My main worry simply comes from an honest assessment of what I am reasonable able to do, and what I am not. With what you described for the input drum needing to mate with three groups made me think of my attempts to learn how to rebuild Quadrajets for my 1977. I bought the recommended, Cliff Ruggles guide. Tried to follow it, and I could understand what I needed to do, and could not get my hands and my brain to work together in sync enough to line up the metering rods, brass tubes, and still connect the choke lever. Drove me crazy, and made me a VERY big fan of EFI!

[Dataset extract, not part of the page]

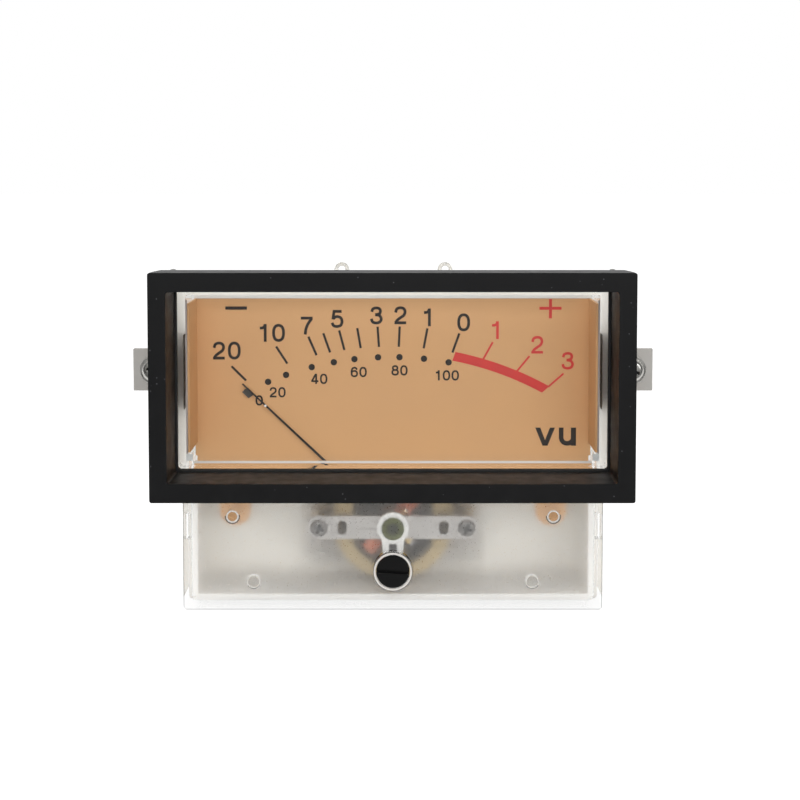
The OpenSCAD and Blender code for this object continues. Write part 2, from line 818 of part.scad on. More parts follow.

With that thought in mind, it would be much cheaper for me not to mess it up twice, and simply earn the extra cash to have a professional do it. I did call my original transmission shop, and he gave me a pretty fair quote for what I am asking. I think what I may do this time, do prevent some issues with the cooler lines is to maybe use a AN conversion fitting to make the connection to the line and cooler easier to access, provided I can still keep them protected. The idea would be to have an AN fitting on the transmission that I can tighten properly outside of the car, and then screw in a transmission line to that fitting, to avoid another cracked case. I also plan to run my auxiliary trans cooler as well this time, that way I am as set up as I can be for the next steps I take with this car.

Once again, I appreciate the input! Having a voice who can realistically counter my optimism and confidence with the facts and experience helps me spend the money only 1 time, and build it better the first time!